We estimate that by the end of January, Acadian will be able to check off these two boxes, and at that point, just a few weeks from cash flow, we think that an appropriate valuation for the company could be C$1.50 per share.

By the end of March, Acadian should be commencing production and feeding the mill, at which point we believe that the company should reasonably command a valuation of around C$2 per share.

As quarterly production and cash flow numbers are delivered, and as the market sees Acadian’s growth profile start to take shape, we envision a C$3 share price, probably in and around Q4 of this year which would then put ADA in line with peer cash flow multiples.

Conclusion

Acadian is poised to soon join the slim ranks of Canadian listed zinc producers. The company will boast production from the safety of Canada, an attractive growth profile, and considerable ‘hidden’ value.

All things considered, it appears that for short-term investors and longer-term investors alike, there are a number of catalysts that should take shares from their current price of C$1.11 to first the C$1.50 level by the end of the month, and then to C$2 before the end of this first quarter.

This could make ADA a very easy double in short order.
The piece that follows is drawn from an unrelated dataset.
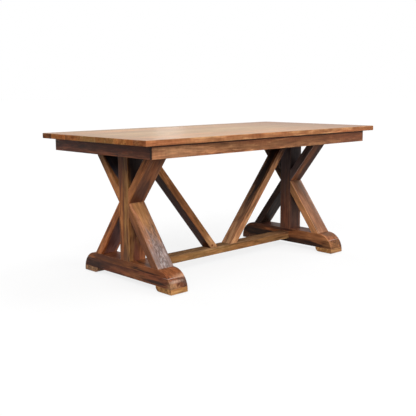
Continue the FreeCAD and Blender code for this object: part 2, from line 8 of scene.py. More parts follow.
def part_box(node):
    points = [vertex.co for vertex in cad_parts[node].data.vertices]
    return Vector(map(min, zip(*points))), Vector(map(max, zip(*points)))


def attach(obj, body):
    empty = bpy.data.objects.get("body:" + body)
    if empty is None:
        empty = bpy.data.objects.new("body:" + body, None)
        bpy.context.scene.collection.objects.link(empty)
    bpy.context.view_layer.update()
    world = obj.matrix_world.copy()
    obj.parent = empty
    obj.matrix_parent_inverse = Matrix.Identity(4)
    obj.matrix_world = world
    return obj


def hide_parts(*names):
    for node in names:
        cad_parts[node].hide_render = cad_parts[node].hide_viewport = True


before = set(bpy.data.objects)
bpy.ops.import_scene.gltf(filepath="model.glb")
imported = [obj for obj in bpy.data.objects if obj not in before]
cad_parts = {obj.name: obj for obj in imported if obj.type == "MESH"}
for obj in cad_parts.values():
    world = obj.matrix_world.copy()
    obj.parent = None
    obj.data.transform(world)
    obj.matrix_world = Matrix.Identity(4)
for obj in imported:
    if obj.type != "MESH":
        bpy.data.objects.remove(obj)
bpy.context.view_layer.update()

# Trestle dining table in oiled and lacquered hardwood, metres.
# The front is the long side at -Y; the left trestle stands at -X.


# Shader nodes

def feed(tree, socket, value):
    if isinstance(value, bpy.types.NodeSocket):
        tree.links.new(value, socket)
    else:
        socket.default_value = value


def add(tree, kind, inputs=None, **settings):
    node = tree.nodes.new("ShaderNode" + kind)
    for name, value in settings.items():
        setattr(node, name, value)
    for name, value in (inputs or {}).items():
        feed(tree, node.inputs[name], value)
    return node


def sums(tree, operation, first, second=0.0):
    return add(tree, "Math", {0: first, 1: second}, operation=operation).outputs[0]


def vectors(tree, operation, first, second):
    return add(tree, "VectorMath", {0: first, 1: second}, operation=operation).outputs[0]


def measure(tree, operation, *inputs):
    return add(tree, "VectorMath", dict(enumerate(inputs)), operation=operation).outputs["Value"]


def weighed(tree, *terms):
    total = None
    for value, weight in terms:
        if isinstance(value, bpy.types.NodeSocket):
            term = sums(tree, "MULTIPLY", value, weight)
        else:
            term = value * weight
        total = term if total is None else sums(tree, "ADD", total, term)
    return total


def stretched(tree, place, along, across):
    return vectors(tree, "MULTIPLY", place, (along, across, across))


def noise(tree, vector, seed=None, detail=2.0, roughness=0.5):
    inputs = {"Vector": vector, "Scale": 1.0, "Detail": detail, "Roughness": roughness}
    if seed is not None:
        inputs["W"] = seed
    return add(tree, "TexNoise", inputs, noise_dimensions="3D" if seed is None else "4D").outputs


def rise(tree, value, low, high, top=1.0):
    inputs = {"Value": value, "From Min": low, "From Max": high, "To Min": 0.0, "To Max": top}
    return add(tree, "MapRange", inputs, interpolation_type="SMOOTHSTEP").outputs["Result"]


def blended(tree, share, first, second, way="MIX"):
    node = tree.nodes.new("ShaderNodeMix")
    node.data_type = "RGBA"
    node.blend_type = way
    node.clamp_factor = True
    feed(tree, node.inputs[0], share)
    feed(tree, node.inputs[6], first)
    feed(tree, node.inputs[7], second)
    return node.outputs[2]


def tinted(tree, colour, tint):
    return blended(tree, 1.0, colour, tint, "MULTIPLY")


def grey(tree, value):
    return add(tree, "CombineColor", {0: value, 1: value, 2: value}).outputs[0]


def new_group(name, inputs, outputs):
    group = bpy.data.node_groups.new(name, "ShaderNodeTree")
    for label, kind, value in inputs:
        socket = group.interface.new_socket(label, in_out="INPUT", socket_type="NodeSocket" + kind)
        if value is not None:
            socket.default_value = value
    for label, kind in outputs:
        group.interface.new_socket(label, in_out="OUTPUT", socket_type="NodeSocket" + kind)
    start = group.nodes.new("NodeGroupInput")
    end = group.nodes.new("NodeGroupOutput")
    return group, start.outputs, end.inputs


def place_group(tree, group, inputs):
    node = tree.nodes.new("ShaderNodeGroup")
    node.node_tree = group
    for name, value in inputs.items():
        feed(tree, node.inputs[name], value)
    return node.outputs


# A colour as a paint card gives it, 0 to 255 a channel

def tone(red, green, blue):
    def level(value):
        share = value / 255
        return share / 12.92 if share <= 0.04045 else ((share + 0.055) / 1.055) ** 2.4
    return (level(red), level(green), level(blue), 1.0)


# Timber: broad zones of colour, streaks, growth rings round the heart of the log, fibre and open
# pores. Place has X along the grain and its origin at the heart. Curl is the ripple across the
# grain, and Depth is how strongly all the fine lines show. Where a surface faces along Grain, the
# end grain soaks up the finish. Tone is the colour, and Lines are its fine lines alone, about 1.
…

As quarterly cash flow numbers are then released and growth potential recognized, we think that Acadian ought to be a C$3 stock, or a triple from current levels well before year-end, to put the company in line with peer valuations.
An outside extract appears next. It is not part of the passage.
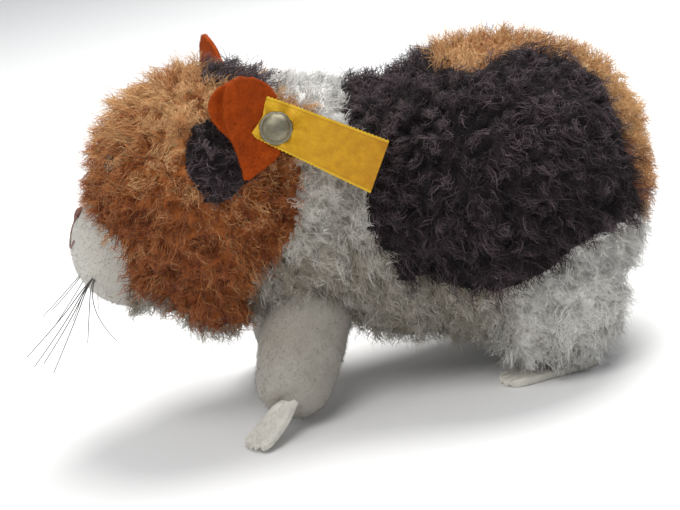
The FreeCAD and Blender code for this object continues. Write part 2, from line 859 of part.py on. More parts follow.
def make_head(sockets):
    muzzle, crown, neck = size("muzzle_seam"), size("crown_seam"), size("neck_seam")
    bridge, crown_half, belly = size("bridge_angle"), size("crown_angle"), size("belly_angle")
    snout = ball("snout_outside", size("snout_radius"), snout_centre)
    snout_core = ball("snout_inside", size("snout_radius") - size("short_pile"), snout_centre)
    head_core = ball("head_inside", size("head_radius") - size("long_pile"), head_centre)
    eyes = {word: eye(word, side) for word, side in SIDES}
    nose_thread, mouth_thread = nose(), mouth()
    bristles = {word: whiskers(word, side) for word, side in SIDES}
    roots = bristles["left"] + bristles["right"]

    top = top_panel("nose_bridge", None, muzzle, bridge)
    keep(less("nose_bridge", top, snout, *eyes.values()), "nose_bridge")
    lower = bottom_panel("muzzle", None, muzzle, bridge)
    whole = joined("muzzle", lower, snout)
    keep(less("muzzle", whole, snout_core, head_core, nose_thread, mouth_thread, *roots), "muzzle")
    keep(top_panel("forehead", muzzle, crown, crown_half), "forehead")
    keep(top_panel("crown_patch", crown, neck, crown_half), "crown_patch")
    under = bottom_panel("chin", muzzle, neck, belly)
    keep(less("chin", under, snout, *sockets.values()), "chin")
    for word, side in SIDES:
        make_cheek(word, side, snout, sockets[side])
        keep(grouped(f"eye_{word}", [eyes[word]]), f"eye_{word}")
        keep(grouped(f"whiskers_{word}", bristles[word]), f"whiskers_{word}")
    keep(less("nose", nose_thread, snout_core), "nose")
    keep(less("mouth", mouth_thread, snout_core, nose_thread), "mouth")
    wadding = joined("head_stuffing", stuffing("head_stuffing", None, neck), snout_core)
    keep(less("head_stuffing", wadding, *eyes.values(), *sockets.values()), "head_stuffing")


def make_body(sockets):
    neck, saddle, back, rump = (
        size(alias) for alias in ("neck_seam", "saddle_seam", "back_seam", "rump_seam")
    )
    back_half, rump_half = size("back_angle"), size("rump_angle")
    saddle_low, belly = size("saddle_angle"), size("belly_angle")
    keep(top_panel("withers", saddle, back, back_half), "withers")
    keep(top_panel("back_patch", back, rump, back_half), "back_patch")
    keep(top_panel("rump", rump, None, rump_half), "rump")
    keep(bottom_panel("seat", rump, None, rump_half), "seat")
    stitches = closing_stitches()
    gusset = bottom_panel("belly_gusset", neck, rump, belly)
    keep(less("belly_gusset", gusset, *sockets.values(), *stitches), "belly_gusset")
    keep(grouped("closing_seam", stitches), "closing_seam")
    for word, side in SIDES:
        collar = side_panel(f"neck_{word}", side, neck, saddle, ZERO, belly)
        keep(less(f"neck_{word}", collar, sockets[side]), f"neck_{word}")
        cover = side_panel(f"saddle_{word}", side, saddle, rump, back_half, saddle_low)
        keep(cover, f"saddle_{word}")
        flank = side_panel(f"flank_{word}", side, saddle, rump, saddle_low, belly)
        keep(less(f"flank_{word}", flank, sockets[side]), f"flank_{word}")
    wadding = stuffing("body_stuffing", neck, None)
    keep(less("body_stuffing", wadding, *sockets.values()), "body_stuffing")


socket_radius = size("leg_top_radius") + size("leg_gap")
sockets = {side: ball(f"socket_{word}", socket_radius, shoulder(side)) for word, side in SIDES}
make_head(sockets)
make_body(sockets)
body_ball = ball("body_outside", size("body_radius"), Vector(VALUES["body_x"], 0, 0))
for word, side in SIDES:
    make_leg(word, side)
    make_paw(word, side)
    make_hind_leg(word, side, body_ball)
make_left_ear()
make_right_ear()
doc.recompute()

# The finished toy is moved along the floor until the middle of its box is over the origin.
middle = Part.makeCompound([thing.Shape for thing in subparts]).optimalBoundingBox().Center
across_floor = Placement(Vector(-middle.x, -middle.y, 0), Rotation())
for thing in subparts:
    thing.Placement = across_floor.multiply(thing.Placement)
doc.recompute()

faults = [thing.Name for thing in doc.Objects if {"Invalid", "Error"} & set(thing.State)]
faults += [
    thing.Label for thing in subparts if thing.Shape.isNull() or not thing.Shape.isValid()
]
if faults:
    raise RuntimeError(f"these did not build: {faults}")
os.makedirs("parts", exist_ok=True)
for thing in subparts:
    thing.Shape.exportStep(f"parts/{thing.Label}.step")


def show(name, vector):
    print(f"{name}: " + ", ".join(f"{value:.3f}" for value in vector))


finished = across_floor.multiply(stance)
for word, side in SIDES:
    show(f"shoulder_{word}", finished.multVec(shoulder(side)))
    show(f"ankle_{word}", finished.multVec(ankle(side)))
    sole = hind_frame(side).multVec(Vector(VALUES["foot_length"] / 2, 0, 0))
    show(f"hind_sole_{word}", finished.multVec(sole))
for word, frame in (("left", left_ear_frame()), ("right", right_ear_frame())):
    show(f"ear_{word}_root", finished.multVec(frame.Base))
    for name, axis in (("up", X_AXIS), ("across", Y_AXIS), ("out", Z_AXIS)):
        show(f"ear_{word}_{name}", finished.Rotation.multVec(frame.Rotation.multVec(axis)))
show("trunk_axis", finished.multVec(ORIGIN))
show("button_spot", finished.multVec(left_ear_frame().multVec(button_spot(left_ear_frame()))))
half_felt = Z_AXIS * VALUES["felt"] / 2
show("right_ear_hinge", finished.multVec(right_ear_frame().multVec(half_felt)))
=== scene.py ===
"""The looks of a stuffed toy guinea pig: curly mohair plush, felt ears and paws, a riveted cloth tag.

Lengths are in metres, except where a table or a comment says millimetres. The plush is shaped and grown in the
trunk's own axes, with X from the nose to the tail along the middle of the trunk, and is then pitched into the
toy's stance. Angles round the trunk count from the top.
"""

import json
import math

import bmesh
import bpy
import numpy as np
from mathutils import Matrix, Vector, noise


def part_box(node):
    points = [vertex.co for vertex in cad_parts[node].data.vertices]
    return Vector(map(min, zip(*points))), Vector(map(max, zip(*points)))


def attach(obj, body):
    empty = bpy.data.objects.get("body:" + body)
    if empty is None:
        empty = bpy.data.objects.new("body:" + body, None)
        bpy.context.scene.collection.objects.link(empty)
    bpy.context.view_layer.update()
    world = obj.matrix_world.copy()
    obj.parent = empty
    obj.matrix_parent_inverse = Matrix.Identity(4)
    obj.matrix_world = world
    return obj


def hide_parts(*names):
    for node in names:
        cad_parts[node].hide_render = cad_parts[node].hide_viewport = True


bl_info = {
    "name": "Plush guinea pig",
    "version": (1, 0, 0),
    "blender": (4, 5, 0),
    "location": "3D View > Sidebar > Guinea pig",
    "description": "Makes the plush, felt, metal and cloth pieces of a stuffed toy guinea pig",
    "category": "Mesh",
}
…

From that point, the unlocking and development by ADA (out of cash flow) of their 1.4 million ounce gold resource in Nova Scotia, and their high-tonnage value, near surface, growing polymetallic deposit in Newfoundland could well further enhance the return for shareholders.

Indeed, whether one believes that zinc will be $1.50, or will head directly back to $2, or even to $2.50 per pound under demand pressure and a supply deficit, ADA is one of those straightforward investments in which the numbers are all in front of the investor, and not much has to be done but to let the catalysts play out.

As they do, very attractive triple-digit returns over a short time period are the likely result.